Ja, chillen gehört jetzt zum deutschen Wortschatz. Das haben die wichtigsten Sprach-Akteure in einer Generalversammlung beschlossen – also nicht die Duden-Redaktion, sondern die Verben, die Substantive, die Adjektive und all ihre Angehörigen, denen Jochen Malmsheimer in seinem neuen Programm „Ermpftschnuggn trødå!“ das Wort erteilt. „Zuzug ist Bereicherung“ ist das Kredo des glossophilen Kabarettisten, der am Freitag und Samstag vor einem bis auf den letzten Platz belegten Pantheon spielte – aber auch, unterschwellig, „Die Sprache reguliert sich selbst“. Und sei es dass als Antwort auf die Verstümmelung des „Ph“ durch die Rechtschreibreform die Worte selbst, allen voran der bemitleidenswerte Delfin und die Fotografie, rebellieren und den Spieß umdrehen, „ff“ und „v“ an den Kragen gehen und aus der Muffe die Muphe machen. Der Kampf gegen den Pherfall der deutschen Sprache wird eben mit allen Mitteln geführt.
Jochen Malmsheimer ist an dieser Stelle wieder in seinem Element: Er wettert, keift, brummelt, grummelt, fabuliert und deklamiert, redet sich in Ekstase und entlädt dieses Sprachgewitter krachend
über dem staunenden und begeisterten Publikum. Kein anderer Kabarettist verfügt über eine ähnliche Sprachgewalt und Leidenschaft wie dieser Wortschatzmeister, der das Grimmsche Wörterbuch schon
mit der Muttermilch aufgesogen und die Inhalte in den Tiefen seiner Seele gespeichert haben muss. Dieses Talent nutzt Malmsheimer nun nicht nur zum Kampf um das Wohlergehen der deutschen Sprache,
sondern auch um gegen einige seiner Meinung nach unnötige Modeerscheinungen zu Felde zu ziehen.

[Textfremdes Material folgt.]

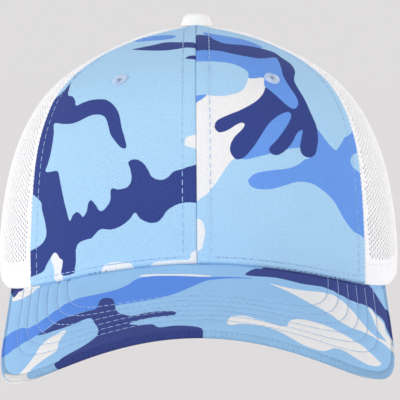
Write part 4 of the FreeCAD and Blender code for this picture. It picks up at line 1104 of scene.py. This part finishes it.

Nicht etwa die Verwendung (Entschuldigung: Pherwendung) des Wörtchens „chillen“, das ist ja OK.
Aber tiefsitzende Beinkleider oder das heutzutage oft nur noch mit einem Rasterelektronenmikroskop auffindbare Niveau im Fernsehen, das sind Aufregerthemen, die eines malmsheimerschen Psalms
bedürfen, eines verbalen, mahnenden Donnerwetters. Merke: „Früher war nicht alles besser. Aber früher war vieles gut – und das wäre es auch heute noch, wenn man die Finger davon gelassen hätte!“
So wie das Wurstbrot. Aber das ist eine andere Geschichte.

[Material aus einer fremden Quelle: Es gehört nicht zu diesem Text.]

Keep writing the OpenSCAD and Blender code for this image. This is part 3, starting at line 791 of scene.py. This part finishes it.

Neben der Pherteidigung der deutschen Sprache und den nostalgischen Reminiszenzen an Kilts und Heinz-Sielmann-Sendungen bestimmt ein dritter, Fans bereits bekannter Aspekt das neue
Malmsheimer-Programm: Das Altern. Im letzten Programm hatte der 51-Jährige bereits dem Sensenmann in die Augenhöhle geschaut, jetzt beobachtet er eine Zunahme der hominiden Plattentektonik, etwa
das Auftürmen Himalaya-ähnlicher Strukturen oberhalb des äquatorialen Gürtels – und doch scheinen diese Veränderungen ihren Schrecken verloren zu haben. Der „schöne Mann um die 50“ ist ein
Best-Ager – und solange er nicht beginnt, die Senioreneinheitsfarbe beige zu tragen und sich vor dem kastenförmigen Massenverdummungsgerät im heimischen Wohnzimmer mit Hilfe von Kochsendungen den
Intellekt aus dem Leib kasteit, ist alles in bester Ordnung.
In dieser thematischen Melange dient Jochen Malmsheimers fantastischer Duktus als einziger roter Faden – das reicht aber auch völlig aus. Und so spielt es eigentlich auch keine große Rolle, was
der ominöse, angeblich 100.000 Jahre alte Ausspruch „Ermpftschnuggn trødå!“ eigentlich bedeutet. Wer des Rätsels Lösung kennen will, müsste einen Neandertaler fragen. Oder Jochen Malmsheimer.